— BEGIN —

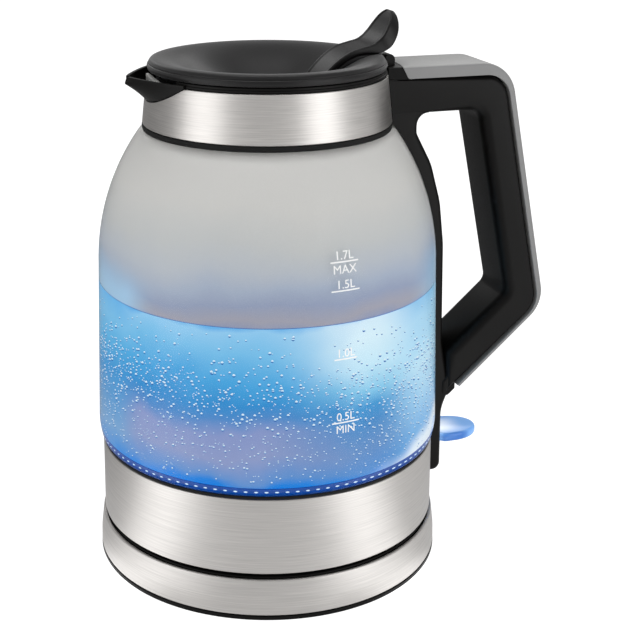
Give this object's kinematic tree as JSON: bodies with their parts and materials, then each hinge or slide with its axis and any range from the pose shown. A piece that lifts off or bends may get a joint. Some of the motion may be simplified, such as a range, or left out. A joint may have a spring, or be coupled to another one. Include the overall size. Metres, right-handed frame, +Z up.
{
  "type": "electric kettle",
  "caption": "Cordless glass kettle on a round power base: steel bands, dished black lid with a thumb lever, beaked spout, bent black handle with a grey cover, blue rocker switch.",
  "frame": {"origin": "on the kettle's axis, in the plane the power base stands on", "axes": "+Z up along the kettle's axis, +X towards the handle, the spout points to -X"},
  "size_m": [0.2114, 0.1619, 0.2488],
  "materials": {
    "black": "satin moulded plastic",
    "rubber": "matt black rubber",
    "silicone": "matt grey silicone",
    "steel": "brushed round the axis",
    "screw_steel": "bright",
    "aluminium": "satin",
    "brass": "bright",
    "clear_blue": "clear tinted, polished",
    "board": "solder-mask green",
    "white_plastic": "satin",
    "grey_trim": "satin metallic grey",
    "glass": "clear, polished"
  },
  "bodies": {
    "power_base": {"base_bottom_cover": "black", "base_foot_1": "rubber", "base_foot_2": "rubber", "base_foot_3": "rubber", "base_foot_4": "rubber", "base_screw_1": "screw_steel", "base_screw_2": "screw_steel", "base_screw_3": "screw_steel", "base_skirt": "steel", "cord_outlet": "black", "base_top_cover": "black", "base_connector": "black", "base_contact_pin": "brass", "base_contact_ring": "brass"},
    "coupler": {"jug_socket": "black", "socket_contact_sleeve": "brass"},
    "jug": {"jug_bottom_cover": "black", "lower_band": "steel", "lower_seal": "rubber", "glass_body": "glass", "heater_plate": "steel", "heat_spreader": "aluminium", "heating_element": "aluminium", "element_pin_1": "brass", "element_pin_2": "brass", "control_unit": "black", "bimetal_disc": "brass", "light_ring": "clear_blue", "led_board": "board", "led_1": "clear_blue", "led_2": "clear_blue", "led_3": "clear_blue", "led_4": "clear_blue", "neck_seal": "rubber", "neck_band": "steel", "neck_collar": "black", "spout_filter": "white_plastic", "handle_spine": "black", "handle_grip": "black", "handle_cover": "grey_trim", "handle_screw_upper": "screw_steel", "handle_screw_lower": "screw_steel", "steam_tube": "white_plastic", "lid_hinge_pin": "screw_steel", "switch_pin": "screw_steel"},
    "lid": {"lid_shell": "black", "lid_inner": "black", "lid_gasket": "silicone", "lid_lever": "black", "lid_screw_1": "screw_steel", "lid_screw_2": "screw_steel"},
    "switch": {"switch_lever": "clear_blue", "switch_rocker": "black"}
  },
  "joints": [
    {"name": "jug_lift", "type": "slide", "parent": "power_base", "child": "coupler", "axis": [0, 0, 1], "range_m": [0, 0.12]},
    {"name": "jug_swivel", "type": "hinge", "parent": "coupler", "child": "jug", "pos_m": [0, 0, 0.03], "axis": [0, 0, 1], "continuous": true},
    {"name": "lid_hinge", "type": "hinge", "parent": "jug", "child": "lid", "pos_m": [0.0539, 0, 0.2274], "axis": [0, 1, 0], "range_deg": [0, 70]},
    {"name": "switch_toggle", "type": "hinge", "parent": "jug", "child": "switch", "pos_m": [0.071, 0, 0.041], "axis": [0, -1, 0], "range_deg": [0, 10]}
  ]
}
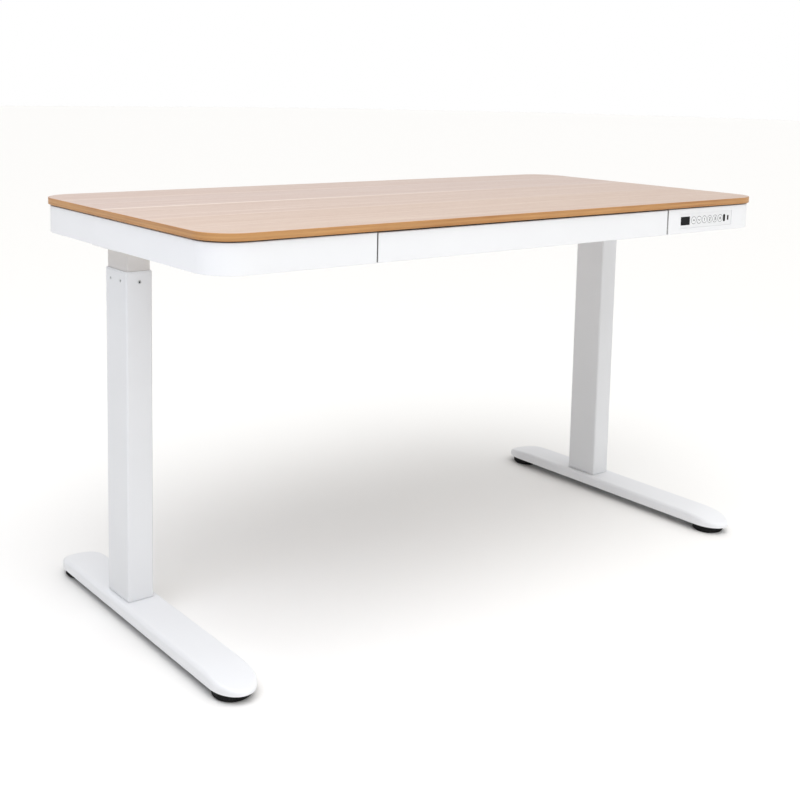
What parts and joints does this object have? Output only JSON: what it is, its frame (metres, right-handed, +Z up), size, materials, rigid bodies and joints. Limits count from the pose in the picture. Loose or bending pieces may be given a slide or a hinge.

— END —
— BEGIN —

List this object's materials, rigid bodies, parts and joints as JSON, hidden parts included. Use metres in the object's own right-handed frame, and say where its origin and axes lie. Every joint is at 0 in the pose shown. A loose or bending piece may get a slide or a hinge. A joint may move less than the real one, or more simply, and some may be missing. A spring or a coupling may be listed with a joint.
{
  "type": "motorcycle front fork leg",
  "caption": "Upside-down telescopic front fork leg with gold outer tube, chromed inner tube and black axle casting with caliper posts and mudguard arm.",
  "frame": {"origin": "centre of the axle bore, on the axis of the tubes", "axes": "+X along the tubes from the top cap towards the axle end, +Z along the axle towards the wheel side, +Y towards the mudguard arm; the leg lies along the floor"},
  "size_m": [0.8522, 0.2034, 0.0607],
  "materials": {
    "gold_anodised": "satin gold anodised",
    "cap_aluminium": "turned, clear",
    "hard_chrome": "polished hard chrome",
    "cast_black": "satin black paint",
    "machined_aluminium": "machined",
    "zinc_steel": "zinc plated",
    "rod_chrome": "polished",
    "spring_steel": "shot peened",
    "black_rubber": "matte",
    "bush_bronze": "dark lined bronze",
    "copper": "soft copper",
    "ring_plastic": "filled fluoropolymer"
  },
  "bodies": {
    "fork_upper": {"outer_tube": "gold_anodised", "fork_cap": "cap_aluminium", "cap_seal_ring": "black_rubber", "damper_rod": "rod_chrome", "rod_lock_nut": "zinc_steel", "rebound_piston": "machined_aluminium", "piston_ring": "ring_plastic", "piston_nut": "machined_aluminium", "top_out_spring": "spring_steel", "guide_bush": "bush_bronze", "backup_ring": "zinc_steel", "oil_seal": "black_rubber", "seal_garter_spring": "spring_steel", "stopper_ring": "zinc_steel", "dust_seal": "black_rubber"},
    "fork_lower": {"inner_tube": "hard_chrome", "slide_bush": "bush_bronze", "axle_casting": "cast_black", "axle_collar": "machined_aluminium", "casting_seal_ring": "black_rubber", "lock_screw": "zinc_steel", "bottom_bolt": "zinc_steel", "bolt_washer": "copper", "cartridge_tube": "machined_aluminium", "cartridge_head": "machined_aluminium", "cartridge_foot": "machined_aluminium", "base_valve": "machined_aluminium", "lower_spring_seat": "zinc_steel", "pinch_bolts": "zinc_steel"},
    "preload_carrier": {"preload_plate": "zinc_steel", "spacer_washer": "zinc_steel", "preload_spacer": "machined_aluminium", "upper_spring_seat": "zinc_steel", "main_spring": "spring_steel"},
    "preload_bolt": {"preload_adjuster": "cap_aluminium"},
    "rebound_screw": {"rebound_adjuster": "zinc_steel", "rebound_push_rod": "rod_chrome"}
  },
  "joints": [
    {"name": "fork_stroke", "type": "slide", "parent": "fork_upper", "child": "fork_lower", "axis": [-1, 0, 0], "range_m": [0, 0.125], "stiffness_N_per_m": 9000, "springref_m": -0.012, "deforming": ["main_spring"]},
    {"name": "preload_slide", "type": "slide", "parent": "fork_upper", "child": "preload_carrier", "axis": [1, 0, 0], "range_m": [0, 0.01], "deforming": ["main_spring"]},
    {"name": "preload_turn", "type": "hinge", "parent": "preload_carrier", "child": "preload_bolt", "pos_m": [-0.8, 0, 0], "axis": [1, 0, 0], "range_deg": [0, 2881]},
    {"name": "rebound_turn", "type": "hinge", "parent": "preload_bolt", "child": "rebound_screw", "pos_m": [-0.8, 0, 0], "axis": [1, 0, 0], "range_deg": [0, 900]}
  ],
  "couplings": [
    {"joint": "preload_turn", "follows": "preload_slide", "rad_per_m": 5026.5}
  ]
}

— END —
— BEGIN —

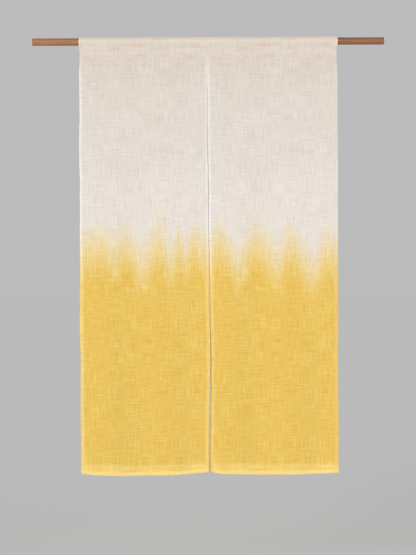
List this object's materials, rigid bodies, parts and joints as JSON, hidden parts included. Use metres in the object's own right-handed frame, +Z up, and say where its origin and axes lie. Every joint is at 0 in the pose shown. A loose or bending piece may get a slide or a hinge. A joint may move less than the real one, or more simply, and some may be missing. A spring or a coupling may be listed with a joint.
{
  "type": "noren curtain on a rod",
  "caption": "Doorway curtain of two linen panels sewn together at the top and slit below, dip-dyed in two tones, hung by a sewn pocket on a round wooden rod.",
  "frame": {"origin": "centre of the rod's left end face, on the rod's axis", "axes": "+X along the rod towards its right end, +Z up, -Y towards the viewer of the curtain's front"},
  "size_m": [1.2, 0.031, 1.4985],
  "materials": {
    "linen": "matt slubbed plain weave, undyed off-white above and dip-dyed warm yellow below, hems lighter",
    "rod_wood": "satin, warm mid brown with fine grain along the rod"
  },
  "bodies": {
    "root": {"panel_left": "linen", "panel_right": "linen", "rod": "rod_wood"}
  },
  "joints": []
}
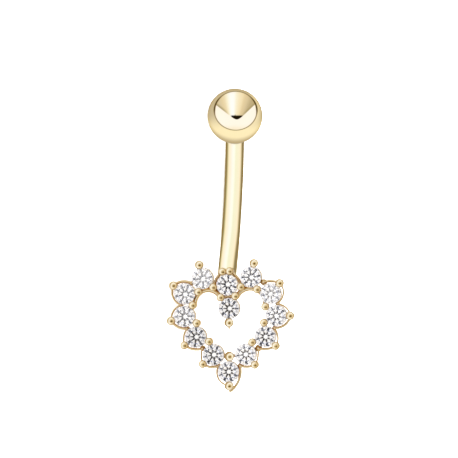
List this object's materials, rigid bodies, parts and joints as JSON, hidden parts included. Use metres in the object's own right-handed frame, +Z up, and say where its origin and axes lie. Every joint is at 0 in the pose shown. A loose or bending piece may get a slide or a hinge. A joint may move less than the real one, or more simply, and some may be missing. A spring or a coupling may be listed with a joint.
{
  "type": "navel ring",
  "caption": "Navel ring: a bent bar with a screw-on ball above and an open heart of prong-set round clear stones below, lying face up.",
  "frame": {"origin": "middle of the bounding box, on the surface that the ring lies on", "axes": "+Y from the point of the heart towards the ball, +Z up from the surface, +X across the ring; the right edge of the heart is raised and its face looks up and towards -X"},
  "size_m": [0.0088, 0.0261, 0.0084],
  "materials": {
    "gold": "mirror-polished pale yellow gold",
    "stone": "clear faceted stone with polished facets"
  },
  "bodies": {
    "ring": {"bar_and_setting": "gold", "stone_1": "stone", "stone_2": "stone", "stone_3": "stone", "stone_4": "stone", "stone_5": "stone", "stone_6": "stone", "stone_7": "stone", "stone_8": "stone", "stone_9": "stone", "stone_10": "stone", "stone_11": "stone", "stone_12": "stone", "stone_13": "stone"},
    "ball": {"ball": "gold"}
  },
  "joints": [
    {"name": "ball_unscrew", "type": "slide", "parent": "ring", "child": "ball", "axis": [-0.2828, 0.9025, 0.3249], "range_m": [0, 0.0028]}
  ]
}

— END —

-- Instruction --
Filter the listing above for the string "that" and copy every matching line.

-- Expected answer --
Give this object's kinematic tree as JSON: bodies with their parts and materials, then each hinge or slide with its axis and any range from the pose shown. A piece that lifts off or bends may get a joint. Some of the motion may be simplified, such as a range, or left out. A joint may have a spring, or be coupled to another one. Include the overall size. Metres, right-handed frame, +Z up.
  "frame": {"origin": "middle of the bounding box, on the surface that the ring lies on", "axes": "+Y from the point of the heart towards the ball, +Z up from the surface, +X across the ring; the right edge of the heart is raised and its face looks up and towards -X"},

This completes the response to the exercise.